For one thing, it's untrue: Nonviolence isn't an all-purpose strategy for "making a difference" in the world. It can work in some situations — above all when it's practiced by the weaker party in a conflict against a stronger party that has a conscience. Think of Gandhi’s protests against British rule of India, or Martin Luther King, Jr.'s movement for the civil rights of African Americans. Some have even argued, to cite another example, that the Palestinians would have had much more success combating the Israeli occupation of the West Bank if they’d taken up nonviolent resistance instead of terrorism.
But in the overwhelming majority of conflicts — from the battle between the Allies and Axis powers in World War II, to the various hot spots in the Cold War between the United States and the Soviet Union, to the West's ongoing multi-front battle against radical Islam — nonviolence simply isn't an option that will make things better. In many if not most cases, it could well make them worse.
Which brings us to the second problem: Christ wasn't the head of the world's first humanitarian NGO suggesting a sure-fire method for conflict resolution. He was spreading a gospel of unconditional love that cuts against the grain of a fallen and fractured world. A devout Christian follows Christ's example of nonviolence not because it "works" but because he believes that's the way God wants us to live, regardless of (and despite) the real-world consequences.
Nonviolence is the path of the martyr who is willing to face certain death rather than respond to injustice by reverting to the self-interested logic that normally governs human life with inexorable consistency.

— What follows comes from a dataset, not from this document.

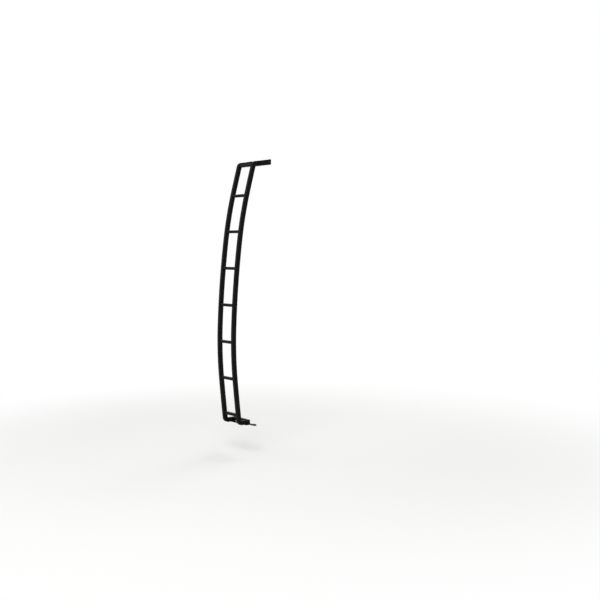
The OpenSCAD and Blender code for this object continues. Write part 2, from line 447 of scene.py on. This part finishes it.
# The plating is nearly black, with a faintly uneven metal sheen.
black_zinc, tree, shader, place = start_material("black_zinc_plated_steel", Metallic=1.0)
grain = add_node(
    tree,
    "ShaderNodeTexNoise",
    {"Vector": place, "Scale": per_metre(ZINC_GRAIN_MM), "Detail": 3.0},
)
tone = add_node(tree, "ShaderNodeValToRGB", {"Fac": grain.outputs["Fac"]})
tone.color_ramp.elements[0].position = 0.3
tone.color_ramp.elements[0].color = linear(BLACK_ZINC)
tone.color_ramp.elements[1].position = 0.75
tone.color_ramp.elements[1].color = linear(BLACK_ZINC_PALE)
sheen = add_node(
    tree,
    "ShaderNodeMapRange",
    {"Value": grain.outputs["Fac"], "To Min": 0.3, "To Max": 0.5},
)
tree.links.new(tone.outputs["Color"], shader.inputs["Base Color"])
tree.links.new(sheen.outputs["Result"], shader.inputs["Roughness"])


def turned(bm, seat, axis, profile, across_flats=None):
    """A body turned on axis to a profile, and milled to a hexagon if asked."""
    side = axis.orthogonal().normalized()
    other = axis.cross(side)
    made = []
    for height, radius in profile:
        ring = []
        for k in range(TURNED_STEPS):
            turn = 2 * math.pi * k / TURNED_STEPS
            reach = radius
            if across_flats:
                off_flat = (turn + math.pi / 6) % (math.pi / 3) - math.pi / 6
                reach = min(radius, across_flats / 2 / math.cos(off_flat))
            ring.append(
                bm.verts.new(
                    seat
                    + axis * height
                    + side * reach * math.cos(turn)
                    + other * reach * math.sin(turn)
                )
            )
        made.append(ring)
    for a, b in zip(made, made[1:]):
        for k in range(TURNED_STEPS):
            after = (k + 1) % TURNED_STEPS
            bm.faces.new((a[k], a[after], b[after], b[k]))
    bm.faces.new(made[0][::-1])
    bm.faces.new(made[-1])


def hex_head(bm, seat, axis):
    """A washer and a hex bolt's head, chamfered at its top."""
    turned(bm, seat, axis, WASHER_PROFILE)
    turned(bm, seat + axis * WASHER_THICK, axis, HEAD_PROFILE, HEX_ACROSS)


def locking_nut(bm, seat, axis):
    """A washer, a hex nut with its locking collar, and the bolt's thread end."""
    turned(bm, seat, axis, WASHER_PROFILE)
    on_washer = seat + axis * WASHER_THICK
    turned(bm, on_washer, axis, NUT_PROFILE, HEX_ACROSS)
    turned(bm, on_washer + axis * (NUT_HEIGHT - COLLAR_SINK), axis, COLLAR_PROFILE)
    thread = []
    for i in range(THREAD_RINGS):
        root = i % 2 == 1
        thread.append((i * THREAD_PITCH / 2, BOLT_RADIUS - (THREAD_DEPTH if root else 0)))
    turned(bm, on_washer + axis * (NUT_HEIGHT + THREAD_START), axis, thread)


def cross_bolt(name, y, z, stile_side, grip):
    """A bolt set across a stile: head on the outer side, nut on the inner side."""
    outwards = Vector((stile_side, 0, 0))
    middle_point = Vector((stile_side * STILE_SPACING / 2, y, z))
    bm = bmesh.new()
    hex_head(bm, middle_point + outwards * grip / 2, outwards)
    locking_nut(bm, middle_point - outwards * grip / 2, -outwards)
    fit_piece(name, bm, black_zinc, BOLT_SHARP_DEG)


# Along the head arm from the strip, and below the arm's middle
HEAD_BOLT_PLACES = ((0.030, 0.0), (0.092, 0.003))
rise = math.radians(ARM_RISE_DEG)
for name, side in (("front", -1), ("rear", 1)):
    for number, (along, below) in enumerate(HEAD_BOLT_PLACES, 1):
        y = STRIP_FRONT - along * math.cos(rise) + below * math.sin(rise)
        z = -along * math.sin(rise) - below * math.cos(rise)
        cross_bolt(f"{name}_head_bolt_{number}", y, z, side, BRACKET_WIDTH)


# Foot plugs: solid nylon blocks pushed into the open ends of the foot arms. They keep the
# water out, and the cross bolt and the bar's bolt hold in them.
NYLON_BLACK = "#1b1c1e"
NYLON_PALE = "#242528"
SPARK_MM = 0.9

# The mould's spark-eroded face gives the nylon a dull black with a fine even grain.
moulded_nylon, tree, shader, place = start_material(
    "moulded_nylon", Metallic=0.0, IOR=1.53, Specular_IOR_Level=0.35, Roughness=0.55
)
spark = add_node(
    tree,
    "ShaderNodeTexVoronoi",
    {"Vector": place, "Scale": per_metre(SPARK_MM)},
)
tone = add_node(tree, "ShaderNodeValToRGB", {"Fac": spark.outputs["Distance"]})
tone.color_ramp.elements[0].color = linear(NYLON_BLACK)
tone.color_ramp.elements[1].color = linear(NYLON_PALE)
spark_bump = add_node(
    tree,
    "ShaderNodeBump",
    {"Height": spark.outputs["Distance"], "Strength": 0.4, "Distance": 0.0001},
)
tree.links.new(tone.outputs["Color"], shader.inputs["Base Color"])
tree.links.new(spark_bump.outputs["Normal"], shader.inputs["Normal"])

for name in ("front_foot_plug", "rear_foot_plug"):
    finish_node(name, moulded_nylon)


# Foot bolts: one M8 bolt across each foot arm, through the plug, and one countersunk bolt up
# through the bar into the plug. They are black zinc like the head bolts.
FOOT_BOLT_BACK = 0.066
PLUG_CAP = 0.0025
COUNTERSINK_RADIUS = 0.0082
COUNTERSINK_DEPTH = 0.0037
HEX_KEY = 0.005
SOCKET_RADIUS = HEX_KEY / 2 / math.cos(math.pi / 6)

# The head sits in the bar's countersink, and the socket for the key is drawn round in it
BAR_BOLT_PROFILE = (
    (-0.002, BOLT_RADIUS),
    (0.0, BOLT_RADIUS + 0.0002),
    (COUNTERSINK_DEPTH - 0.0006, COUNTERSINK_RADIUS - 0.0009),
    (COUNTERSINK_DEPTH - 0.0002, COUNTERSINK_RADIUS - 0.0007),
    (COUNTERSINK_DEPTH - 0.0001, SOCKET_RADIUS),
    (COUNTERSINK_DEPTH - 0.0026, SOCKET_RADIUS - 0.0002),
)

bar_low, bar_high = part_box("sill_bar")
bar_middle_y = (bar_low.y + bar_high.y) / 2
down = Vector((0, 0, -1))
for name, side in (("front", -1), ("rear", 1)):
    plug_low, plug_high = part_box(f"{name}_foot_plug")
    arm_z = (plug_low.z + plug_high.z) / 2
    arm_end = plug_high.y - PLUG_CAP
    cross_bolt(f"{name}_foot_bolt", arm_end - FOOT_BOLT_BACK, arm_z, side, STILE_WIDTH)
    bm = bmesh.new()
    under_bar = Vector((side * STILE_SPACING / 2, bar_middle_y, bar_low.z))
    turned(bm, under_bar - down * COUNTERSINK_DEPTH, down, BAR_BOLT_PROFILE)
    fit_piece(f"{name}_bar_bolt", bm, black_zinc, BOLT_SHARP_DEG)


# Cross tube: a length of 40 x 25 mm tube welded in flat between the foot arms, flush with
# their tops. A fillet runs round each end, as on the rungs, and the coat covers it.
CROSS_CORNER = 0.003

finish_node("foot_crossbar", powder_coated_steel)

low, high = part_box("foot_crossbar")
end_welds("crossbar_welds", low, high, high.y - low.y, high.z - low.z, CROSS_CORNER)


# Rubber strip and bar pads: a ribbed extruded strip bonded along the cross tube, and a
# moulded pad at each end of the bar. They cushion the ladder where its foot bears.
RUBBER_GREY = "#2a2a2e"
RUBBER_BLOOM = "#37373c"
RUBBER_BLOOM_MM = 17.6
RUBBER_GRAIN_MM = 2.2

# The rubber is a dull dark grey with a fine grain, and bloom leaves it paler in patches.
moulded_rubber, tree, shader, place = start_material(
    "moulded_rubber", Metallic=0.0, IOR=1.52, Specular_IOR_Level=0.25, Roughness=0.75
)
bloom = add_node(
    tree,
    "ShaderNodeTexNoise",
    {"Vector": place, "Scale": per_metre(RUBBER_BLOOM_MM), "Detail": 4.0},
)
tone = add_node(tree, "ShaderNodeValToRGB", {"Fac": bloom.outputs["Fac"]})
tone.color_ramp.elements[0].position = 0.35
tone.color_ramp.elements[0].color = linear(RUBBER_GREY)
tone.color_ramp.elements[1].position = 0.72
tone.color_ramp.elements[1].color = linear(RUBBER_BLOOM)
grain = add_node(
    tree,
    "ShaderNodeTexNoise",
    {"Vector": place, "Scale": per_metre(RUBBER_GRAIN_MM), "Detail": 3.0},
)
grain_bump = add_node(
    tree,
    "ShaderNodeBump",
    {"Height": grain.outputs["Fac"], "Strength": 0.3, "Distance": 0.0002},
)
tree.links.new(tone.outputs["Color"], shader.inputs["Base Color"])
tree.links.new(grain_bump.outputs["Normal"], shader.inputs["Normal"])

for name in ("crossbar_strip", "front_sill_pad", "rear_sill_pad"):
    finish_node(name, moulded_rubber)


# Lower bar: a 30 x 6 mm steel flat with rounded corners, bolted up into the foot plugs. It is
# cranked up past both stiles, and is coated like the frame.
finish_node("sill_bar", powder_coated_steel)


# Stage: a pale floor a little below the ladder, which fades to white, a white backdrop, and
# soft studio lamps.
FLOOR_Z = -2.681
FLOOR_PALE = "#f4f4f2"
FLOOR_REACH = 30.0
FLOOR_FADE_START = 1.6
FLOOR_FADE_END = 4.5

floor_mesh = bpy.data.meshes.new("floor")
bm = bmesh.new()
corners = [
    bm.verts.new((sx * FLOOR_REACH, sy * FLOOR_REACH, FLOOR_Z))
    for sx, sy in ((-1, -1), (1, -1), (1, 1), (-1, 1))
]
bm.faces.new(corners)
bm.to_mesh(floor_mesh)
bm.free()
floor = bpy.data.objects.new("floor", floor_mesh)
bpy.context.scene.collection.objects.link(floor)
floor_paint = bpy.data.materials.new("pale_floor")
floor_paint.use_nodes = True
tree = floor_paint.node_tree
tree.nodes.clear()
matt = add_node(tree, "ShaderNodeBsdfDiffuse", {"Color": linear(FLOOR_PALE)})
white = add_node(tree, "ShaderNodeEmission", {"Color": (1, 1, 1, 1), "Strength": 1.0})
floor_place = add_node(tree, "ShaderNodeTexCoord").outputs["Object"]
away = add_node(tree, "ShaderNodeVectorMath", {0: floor_place, 1: (1, 1, 0)}, operation="MULTIPLY")
away = add_node(tree, "ShaderNodeVectorMath", {0: away.outputs[0]}, operation="LENGTH")
fade = add_node(
    tree,
    "ShaderNodeMapRange",
    {"Value": away.outputs["Value"], "From Min": FLOOR_FADE_START, "From Max": FLOOR_FADE_END},
    interpolation_type="SMOOTHSTEP",
)
rays = add_node(tree, "ShaderNodeLightPath")
seen = add_node(
    tree,
    "ShaderNodeMath",
    {0: rays.outputs["Is Camera Ray"], 1: rays.outputs["Is Glossy Ray"]},
    operation="ADD",
    use_clamp=True,
)
share = add_node(
    tree,
    "ShaderNodeMath",
    {0: fade.outputs["Result"], 1: seen.outputs[0]},
    operation="MULTIPLY",
)
blend = add_node(
    tree,
    "ShaderNodeMixShader",
    {0: share.outputs[0], 1: matt.outputs[0], 2: white.outputs[0]},
)
add_node(tree, "ShaderNodeOutputMaterial", {"Surface": blend.outputs[0]})
floor_mesh.materials.append(floor_paint)

SKY_LEVEL = 0.6
world = bpy.data.worlds.new("studio")
bpy.context.scene.world = world
world.use_nodes = True
tree = world.node_tree
tree.nodes.clear()
rays = add_node(tree, "ShaderNodeLightPath")
seen = add_node(
    tree,
    "ShaderNodeMath",
    {0: rays.outputs["Is Camera Ray"], 1: rays.outputs["Is Glossy Ray"]},
    operation="ADD",
)
seen = add_node(
    tree,
    "ShaderNodeMath",
    {0: seen.outputs[0], 1: rays.outputs["Is Transmission Ray"]},
    operation="ADD",
    use_clamp=True,
)
level = add_node(
    tree,
    "ShaderNodeMapRange",
    {"Value": seen.outputs[0], "To Min": SKY_LEVEL, "To Max": 1.0},
)
backdrop = add_node(
    tree,
    "ShaderNodeBackground",
    {"Color": (1, 1, 1, 1), "Strength": level.outputs["Result"]},
)
add_node(tree, "ShaderNodeOutputWorld", {"Surface": backdrop.outputs[0]})

LADDER_MIDDLE = Vector((0, -0.2, -1.2))
LAMPS = (
    ("key_lamp", (3.5, -5.0, 4.0), 4.0, 260),
    ("fill_lamp", (-4.5, -4.0, 1.5), 3.0, 30),
    ("back_lamp", (-1.5, 4.5, 3.0), 3.0, 120),
)
for name, spot, size, power in LAMPS:
    lamp = bpy.data.lights.new(name, "AREA")
    lamp.energy = power
    lamp.shape = "SQUARE"
    lamp.size = size
    hung = bpy.data.objects.new(name, lamp)
    hung.location = spot
    hung.rotation_mode = "QUATERNION"
    hung.rotation_quaternion = (LADDER_MIDDLE - Vector(spot)).to_track_quat("-Z", "Y")
    bpy.context.scene.collection.objects.link(hung)

# Camera: the photo's own viewpoint, on the ladder's outer side, well past its rear stile and
# 1.9 m above the floor. The values come from a pinhole camera that was fitted to the photo.
CAMERA_AT = (7.0558, -5.2978, -0.7601)
CAMERA_HEADING_DEG = 39.12
CAMERA_DIP_DEG = 3.37
CAMERA_ROLL_DEG = -0.25
CAMERA_LENS_MM = 56.45
CAMERA_SENSOR_MM = 36
CAMERA_CLIP_END = 200

heading, dip, roll = (
    math.radians(v) for v in (CAMERA_HEADING_DEG, CAMERA_DIP_DEG, CAMERA_ROLL_DEG)
)
ahead = Vector(
    (-math.cos(heading) * math.cos(dip), math.sin(heading) * math.cos(dip), -math.sin(dip))
)
right = ahead.cross(Vector((0, 0, 1))).normalized()
upward = right.cross(ahead)
right, upward = (
    right * math.cos(roll) + upward * math.sin(roll),
    upward * math.cos(roll) - right * math.sin(roll),
)
optics = bpy.data.cameras.new("photo_camera")
optics.lens = CAMERA_LENS_MM
optics.sensor_width = CAMERA_SENSOR_MM
optics.clip_end = CAMERA_CLIP_END
camera = bpy.data.objects.new("photo_camera", optics)
camera.matrix_world = Matrix(
    (
        (right.x, upward.x, -ahead.x, CAMERA_AT[0]),
        (right.y, upward.y, -ahead.y, CAMERA_AT[1]),
        (right.z, upward.z, -ahead.z, CAMERA_AT[2]),
        (0, 0, 0, 1),
    )
)
bpy.context.scene.collection.objects.link(camera)
bpy.context.scene.camera = camera
bpy.context.scene.view_settings.view_transform = "Standard"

To call on an individual to walk that path is asking for a lot, and perhaps more than most people will ever be able to give. But to expect whole nations to embrace Christ-like self-abnegation? That's pure folly.
I certainly hope Pope Francis moves to distance the Catholic Church from the worst aspects of just war theorizing. But raising up pacifism in its place would render the church at once politically irresponsible and irrelevant.
Let's hope the reformer stops well short of that.